My point being that trying to lift off from the ground using 1.1G of maneuver drive is going to require 10x longer to accelerate to orbit from a 1G world than using 2G of maneuver drive would ... because (1.1-1)*10=(2-1) ... even before getting into things like ascent angles to split the acceleration vector between vertical and horizontal components (which is really "pilot work" ).

 

[Grav_Moped]

Those vectors are ACCELERATION that is being added and subtracted and resolved into vertical and horizontal components … not velocity or displacement. Changing the angle changes the vertical and horizontal component of the resulting acceleration vector (shown in RED on the graph). Gravity is an acceleration vector that is only subtracted from the Vertical component. Adding the resulting vertical and horizontal acceleration vectors (shown in BLUE) yields the resulting Acceleration vector for the ship.

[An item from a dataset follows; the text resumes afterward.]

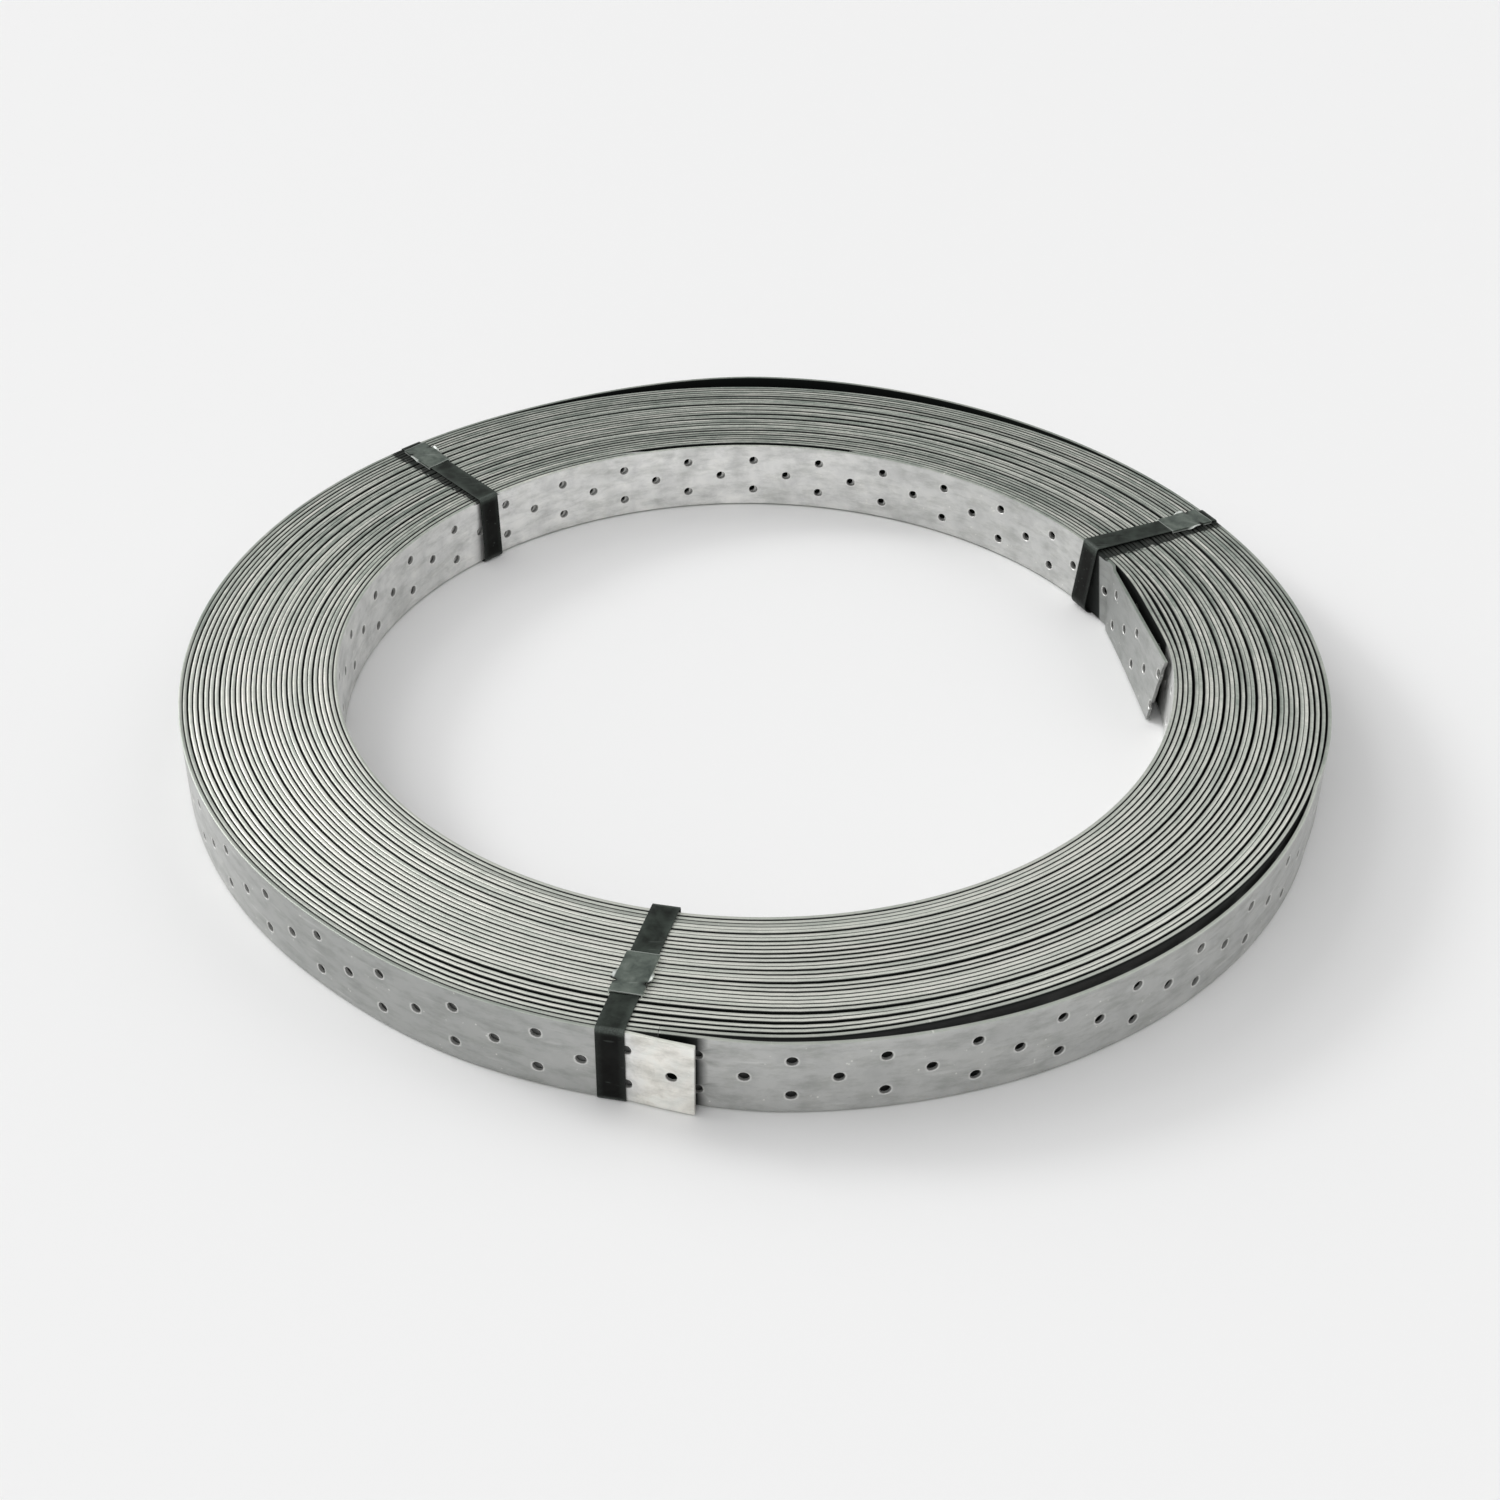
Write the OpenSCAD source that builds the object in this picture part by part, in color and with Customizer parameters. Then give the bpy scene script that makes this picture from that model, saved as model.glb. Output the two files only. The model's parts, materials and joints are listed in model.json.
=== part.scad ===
// Coil of perforated wind bracing strap: one galvanised steel strap wound flat on a round former,
// held by three steel packing bands. The coil lies on its side face and stands on the bands' undersides.

/* [Strap] */
// Width of the strap, which is the height of the coil
strap_w = 40; // [30:1:60]
// Thickness of the strap
strap_t = 2; // [1.5:0.1:3]
// Height of the rounded edge of the strap, on each face
edge_r = 0.4; // [0.2:0.05:0.6]

/* [Winding] */
// Inner diameter of the coil
bore_d = 435; // [380:5:500]
// Number of turns wound tight under the loose outer lap
turns = 30; // [20:1:36]
// Mean gap between one turn and the next
turn_gap = 0.66; // [0.5:0.02:1.2]
// Largest shift of a turn to one side, which opens and closes the gaps between turns
turn_wander = 0.17; // [0:0.01:0.2]
// Depth to which the gap between two turns shows on the side faces
gap_depth = 3; // [1:0.5:4]

/* [Nail holes] */
// Diameter of a nail hole
hole_d = 5; // [3:0.5:6]
// Distance along the strap from one column of holes to the next
hole_pitch = 20; // [16:1:30]
// Distance across the strap from the middle row to each outer row
row_gap = 10; // [8:0.5:12]

/* [Loose outer lap] */
// Angle at which the strap leaves the tight turns
lap_start = -97.5; // [-110:0.5:-90]
// Height of the slack at the front right
slack_front = 5.4; // [1:0.2:12]
// Height of the slack at the right side
slack_side = 0.8; // [0:0.2:6]
// Height of the slack at the back
slack_back = 12; // [1:0.2:16]
// Clearance under the lap where it lies tight
lap_gap = 0.35; // [0.2:0.05:0.8]
// Angle over which the lap climbs out of the outermost tight turn
lap_climb = 10; // [6:1:16]
// Length of the free tail past the front band
tail_l = 27; // [15:1:60]
// Height to which the end of the tail springs off
tail_lift = 5.8; // [1:0.2:10]

/* [Inner free end] */
// Angle of the middle of the straight inner end
chord_mid = 10; // [6:0.2:11]
// Half of the angle that the straight inner end spans
chord_half = 12.5; // [6:0.5:13]
// Slope of the cut at the inner end, along the strap
chord_slant = 2; // [0:1:14]
// Distance from the cut to the first column of holes in the inner end
chord_hole = 6; // [5:1:14]
// Angle between the inner end and the nearest columns of holes in the bore
bore_hole_margin = 4.8; // [4:0.2:8]

/* [Packing bands] */
// Width of a packing band
band_w = 13; // [10:0.5:16]
// Thickness of a packing band
band_t = 0.5; // [0.4:0.1:0.9]
// Angle of the front band
front_angle = -100.8; // [-104:0.2:-98]
// Angle of the band at the back left
left_angle = 135; // [133:1:150]
// Angle of the band at the back right
right_angle = 28.6; // [28:0.2:34]
// Distance that the front band's foot stands off the bore wall
front_stand_off = 1; // [0:0.5:8]
// Distance that the foot of the back left band stands off the bore wall
left_stand_off = 1.5; // [0:0.5:8]
// Distance that the foot of the back right band stands off the bore wall
right_stand_off = 5; // [0:0.5:8]

/* [Seals] */
// Length of a crimped seal
seal_l = 27; // [20:1:34]
// Width of a crimped seal
seal_w = 16; // [14:0.5:20]
// Thickness of the sheet that a seal is pressed from
seal_t = 0.8; // [0.6:0.1:1.2]
// Width of a crimp notch in the side of a seal
notch_w = 5; // [3:0.5:6]
// Depth of a crimp notch
notch_depth = 1.2; // [0.6:0.1:1.4]
// Distance from the middle of the front seal to the coil's outer wall
front_seal_inset = 34; // [20:1:60]
// Distance from the middle of each back seal to the coil's outer wall
back_seal_inset = 18; // [17:1:60]

/* [Fits] */
// Clearance between a band and the strap, and between a seal and its band
seat_gap = 0.3; // [0.1:0.05:0.4]

/* [Hidden] */
$fn = 96;

// The gap between two turns follows the golden angle, so no two neighbours are alike
golden_angle = 137.5;
// Angle from one corner of the lap's outline to the next
lap_step = 2;
// Depth to which the lap's start is bedded in the outermost tight turn
lap_bed = 0.15;
// Each slack of the lap as [start, peak, end, height, power of the rise, power of the fall],
// with the angles in degrees past lap_start
SLACKS = [
    [0, 32, 74.5, slack_front, 1.65, 0.8],
    [74.5, 86, 122, slack_side, 1, 1.6],
    [122.5, 187.5, 230, slack_back, 2, 2.4]
];
// Small overrun of a cutting shape past the face that it cuts
cut = 0.5;
// Distance by which the inner end stops short of touching the turn behind it
chord_clear = 1;

bore_r = bore_d / 2;
turn_pitch = strap_t + turn_gap;
turns_r = bore_r + (turns - 1) * turn_pitch + strap_t;
coil_z = band_t + seat_gap;
// Inner bend radius of a band: the sharpest that still clears the strap's corner
band_bend = 3 * seat_gap;
// Points along the arc of a bend in a band
bend_steps = 8;
// Angle at which the lap comes out from under the front band for the second time
tail_base = front_angle + 360 - lap_start + band_half_angle();
tail_start = ceil(tail_base / lap_step) * lap_step;
lap_end = tail_base + tail_l / turns_r * 180 / PI;

STRAP_COLOUR = [0.72, 0.74, 0.72];
BAND_COLOUR = [0.16, 0.17, 0.16];
SEAL_COLOUR = [0.42, 0.46, 0.43];

// Half of the angle that a band covers on the outer wall
function band_half_angle() = asin(band_w / 2 / turns_r);

// Height of one slack at an angle: it rises from its start to its peak and falls to its end
function slack(one, angle) =
    angle <= one[0] || angle >= one[2] ? 0 :
    angle < one[1] ? one[3] * sin(90 * pow((angle - one[0]) / (one[1] - one[0]), one[4])) :
    one[3] * sin(90 * pow((one[2] - angle) / (one[2] - one[1]), one[5]));

function all_slack(angle) = slack(SLACKS[0], angle) + slack(SLACKS[1], angle) + slack(SLACKS[2], angle);

// Height to which the tail has sprung off at an angle
function tail_spring(angle) =
    angle > tail_start ? tail_lift * pow((angle - tail_start) / (lap_end - tail_start), 1.4) : 0;

// Depth by which the lap still lies inside the outermost tight turn, near its start
function lap_sink(angle) = (strap_t + lap_bed + lap_gap) * pow(max(0, 1 - angle / lap_climb), 2);

// Radius of the lap's inner face in its first full turn, at an angle past lap_start
function first_r(angle) = turns_r + lap_gap - lap_sink(angle) + all_slack(angle);

// Radius of the lap's inner face, whose tail passes over the lap's own start
function lap_r(angle) =
    angle <= 360 ? first_r(angle) :
    max(turns_r, first_r(angle - 360) + strap_t) + lap_gap + tail_spring(angle);

// Slope of the lap against the circle
function lap_slope(angle) =
    atan((lap_r(angle + cut) - lap_r(angle - cut)) / (2 * cut * PI / 180 * lap_r(angle)));

function polar(r, angle) = [r * cos(angle), r * sin(angle)];

LAP_ANGLES = [for (a = [0:lap_step:lap_end - lap_step / 2]) a, lap_end];
LAP_INNER = [for (a = LAP_ANGLES) polar(lap_r(a), lap_start + a)];
LAP_OUTER = [
    for (a = LAP_ANGLES)
        polar(lap_r(a), lap_start + a) + polar(strap_t, lap_start + a - lap_slope(a))
];
// The middle of the lap's outline, which is put on the origin
middle = [
    (max([for (p = LAP_OUTER) p.x]) + min([for (p = LAP_OUTER) p.x])) / 2,
    (max([for (p = LAP_OUTER) p.y]) + min([for (p = LAP_OUTER) p.y])) / 2
];

// Radius at which a turn starts, counted from 0 at the bore
function turn_r(i) =
    bore_r + i * turn_pitch + (i == 0 || i == turns - 1 ? 0 : turn_wander * sin(i * golden_angle));

// Section of one side face from the bore to the outer wall: rounded strap edges with gaps between them
function face_points(z, up) = [
    for (i = [0:turns - 1]) each [
        if (i > 0) [turn_r(i), z - up * gap_depth],
        [turn_r(i), z - up * edge_r],
        [turn_r(i) + edge_r, z],
        [turn_r(i) + strap_t - edge_r, z],
        [turn_r(i) + strap_t, z - up * edge_r],
        if (i < turns - 1) [turn_r(i) + strap_t, z - up * gap_depth]
    ]
];

module tight_turns() {
    bottom = face_points(0, -1);
    rotate_extrude()
        polygon(concat(
            [for (i = [len(bottom) - 1:-1:0]) bottom[i]],
            face_points(strap_w, 1)
        ));
}

// One column of the hole pattern, along +X: a pair of outer holes or the single middle one
module hole_column(index, depth) {
    for (row = index % 2 == 0 ? [-1, 1] : [0])
        translate([-cut, 0, strap_w / 2 + row * row_gap])
            rotate([0, 90, 0])
                cylinder(d = hole_d, h = depth, $fn = 32);
}

module lap_strip() {
    linear_extrude(height = strap_w)
        polygon(concat(LAP_OUTER, [for (i = [len(LAP_INNER) - 1:-1:0]) LAP_INNER[i]]));
}

// Nail holes through the lap, square to the strap, in columns counted from the tail's end
module lap_holes() {
    step = hole_pitch / (turns_r + strap_t / 2) * 180 / PI;
    for (i = [0:floor((lap_end - step / 2) / step)]) {
        angle = lap_end - (i + 0.5) * step;
        translate(polar(lap_r(angle), lap_start + angle))
            rotate([0, 0, lap_start + angle - lap_slope(angle)])
                hole_column(i + 1, strap_t + 2 * cut);
    }
}

// Nail holes one turn deep in the wall of the bore, all round it but behind the inner end
module bore_holes() {
    step = hole_pitch / bore_r * 180 / PI;
    first = chord_mid + chord_half + bore_hole_margin;
    for (i = [0:floor((360 - 2 * (chord_half + bore_hole_margin)) / step)])
        rotate([0, 0, first + i * step])
            translate([bore_r, 0, 0])
                hole_column(i, turn_pitch + cut);
}

// The strap's straight inner end, cut off at a slope
module inner_end() {
    half = bore_r * sin(chord_half);
    reach = half + strap_t / tan(chord_half);
    columns = floor((2 * half - chord_hole - hole_d) / hole_pitch);
    rotate([0, 0, chord_mid])
        translate([bore_r * cos(chord_half) - strap_t, 0, 0])
            difference() {
                rotate([90, 0, 90])
                    linear_extrude(height = strap_t)
                        polygon([
                            [-half + chord_clear + chord_slant, 0],
                            [reach, 0],
                            [reach, strap_w],
                            [-half + chord_clear, strap_w]
                        ]);
                for (i = [0:columns])
                    translate([0, -half + chord_hole + i * hole_pitch, 0])
                        hole_column(i, strap_t + 2 * cut);
            }
}

module strap_coil() {
    color(STRAP_COLOUR)
        translate([-middle.x, -middle.y, coil_z]) {
            difference() {
                union() {
                    tight_turns();
                    lap_strip();
                }
                lap_holes();
                bore_holes();
            }
            inner_end();
        }
}

// Radius of the coil's outer wall under a band
function wall_r(angle) =
    lap_r(angle - lap_start < 0 ? angle - lap_start + 360 : angle - lap_start) + strap_t;

function unit(v) = v / norm(v);

// The arc of a given radius that rounds off one corner of an outline, which runs anticlockwise
function bend_points(before, corner, after, radius) =
    let (
        back = unit(before - corner),
        on = unit(after - corner),
        half = acos(back * on) / 2,
        centre = corner + unit(back + on) * radius / sin(half),
        start = corner + back * radius / tan(half) - centre,
        first = atan2(start.y, start.x)
    ) [
        for (i = [0:bend_steps])
            let (angle = first + i * (180 - 2 * half) / bend_steps)
            centre + radius * [cos(angle), sin(angle)]
    ];

// The outline of a band round the coil's section, whose foot stands off the bore wall
module band_outline(low, high, stand_off, bend) {
    foot = [low.x - stand_off, low.y];
    foot_out = [high.x, low.y];
    top_in = [low.x, high.y];
    polygon(concat(
        bend_points(top_in, foot, foot_out, bend + stand_off),
        bend_points(foot, foot_out, high, bend),
        bend_points(foot_out, high, top_in, bend),
        bend_points(high, top_in, foot, bend)
    ));
}

// A band round the coil's section, with its lapped ends on top
module packing_band(angle, seal_inset, stand_off) {
    outer = wall_r(angle) + seat_gap;
    inner = sqrt(pow(bore_r - seat_gap, 2) - pow(band_w / 2, 2));
    top = coil_z + strap_w + seat_gap;
    place_on_coil(angle)
        translate([0, band_w / 2, 0])
            rotate([90, 0, 0])
                linear_extrude(height = band_w) {
                    difference() {
                        band_outline(
                            [inner - band_t, 0], [outer + band_t, top + band_t], stand_off, band_bend + band_t
                        );
                        band_outline([inner, band_t], [outer, top], stand_off, band_bend);
                    }
                    translate([outer - seal_inset - seal_l / 2, top + band_t])
                        square([seal_l, band_t]);
                }
}

module place_on_coil(angle) {
    translate([-middle.x, -middle.y, 0])
        rotate([0, 0, angle])
            children();
}

// A crimped seal: a pressed channel over the band's lapped ends, notched on both sides
module crimp_seal(angle, seal_inset) {
    base = coil_z + strap_w + seat_gap;
    height = 2 * band_t + seat_gap + seal_t;
    inside = seal_w - 2 * seal_t;
    place_on_coil(angle)
        translate([wall_r(angle) + seat_gap - seal_inset - seal_l / 2, -seal_w / 2, base])
            difference() {
                cube([seal_l, seal_w, height]);
                translate([-cut, seal_t, -cut])
                    cube([seal_l + 2 * cut, inside, height - seal_t + cut]);
                for (x = [seal_l / 4, seal_l * 3 / 4], y = [-cut, seal_w - notch_depth])
                    translate([x - notch_w / 2, y, -cut])
                        cube([notch_w, notch_depth + cut, height + 2 * cut]);
            }
}

module band_front() { color(BAND_COLOUR) packing_band(front_angle, front_seal_inset, front_stand_off); }
module band_back_left() { color(BAND_COLOUR) packing_band(left_angle, back_seal_inset, left_stand_off); }
module band_back_right() { color(BAND_COLOUR) packing_band(right_angle, back_seal_inset, right_stand_off); }
module seal_front() { color(SEAL_COLOUR) crimp_seal(front_angle, front_seal_inset); }
module seal_back_left() { color(SEAL_COLOUR) crimp_seal(left_angle, back_seal_inset); }
module seal_back_right() { color(SEAL_COLOUR) crimp_seal(right_angle, back_seal_inset); }

strap_coil();
band_front();
band_back_left();
band_back_right();
seal_front();
seal_back_left();
seal_back_right();
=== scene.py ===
import json
import math
import random

import bmesh
import bpy
from mathutils import Matrix, Vector, noise


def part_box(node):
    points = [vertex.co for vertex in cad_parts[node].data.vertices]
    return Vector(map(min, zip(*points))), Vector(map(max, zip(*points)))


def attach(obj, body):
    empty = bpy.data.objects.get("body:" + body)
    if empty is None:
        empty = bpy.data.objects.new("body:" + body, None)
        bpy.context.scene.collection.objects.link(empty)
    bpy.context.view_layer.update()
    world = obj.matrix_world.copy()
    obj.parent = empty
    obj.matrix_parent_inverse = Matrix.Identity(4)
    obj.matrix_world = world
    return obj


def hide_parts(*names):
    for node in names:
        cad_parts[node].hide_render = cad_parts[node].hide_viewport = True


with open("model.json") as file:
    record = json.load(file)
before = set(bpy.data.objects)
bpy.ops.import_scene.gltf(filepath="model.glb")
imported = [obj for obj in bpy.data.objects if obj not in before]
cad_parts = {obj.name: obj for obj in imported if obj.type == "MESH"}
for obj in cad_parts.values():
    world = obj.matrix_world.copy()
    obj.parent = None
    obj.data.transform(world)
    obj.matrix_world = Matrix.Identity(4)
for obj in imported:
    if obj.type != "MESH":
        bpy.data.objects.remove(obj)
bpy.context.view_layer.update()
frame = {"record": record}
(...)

Look at the graph, as the angle moves further from 90 degrees, the resulting acceleration vector increases (from 1.0G at 90 degrees to 1.239 G at 60 degrees).

If you work out 30 degrees, you will find the Vertical component of a 30 degree 2G vector is 1G and the Horizontal component is 1.73 G. Subtracting 1G for gravity from the Vertical component yields 0G vertical and 1.73G horizontal. Adding those vectors together yields 1.73G acceleration SIDEWAYS! Your ship is on its way to making a 1.73 G transfer orbit from the SURFACE to LEO.

Yes. No vertical component to the vector though, since its 1g vertical component is cancelled by gravity (or so, I'm just doing this in my head). That is, it's accelerating horizontally into to an orbit at zero altitude.

(Unless some time was previously spent accelerating vertically beforehand.)

 

[Krikkitone]

Yes. No vertical component to the vector though, since its 1g vertical component is cancelled by gravity (or so, I'm just doing this in my head). That is, it's accelerating horizontally into to an orbit at zero altitude.

(Unless some time was previously spent accelerating vertically beforehand.)

However…as its orbit gets velocity, the orbit itself effectively negates some of the 1g and you start moving farther from the surface while maintaining the 1.7g horizontally.

 

[atpollard]

However…as its orbit gets velocity, the orbit itself effectively negates some of the 1g and you start moving farther from the surface while maintaining the 1.7g horizontally.

Let's INTEGRATE the equation! (Ok ... NOT!)

 

[aramis]

Done.
View attachment 4200

Note that EVERY time the ship moves from 90 degrees, the TOTAL ACCELERATION increases!
That was my point (an observation discovered by people conducting Ballistic Missile tests ... don't shoot them too steep UP, just enough to balance gravity for MAXIMUM ACCELERATION!

[As you noted, less than gravity and it lays on the ground ... which is bad.]
However, just subtracting g from acceleration is INCORRECT (except for the first few seconds of a launch as you clear the buildings).

All of these are missing the downward gravity acceleration. You need to add the 1 unit down to every step.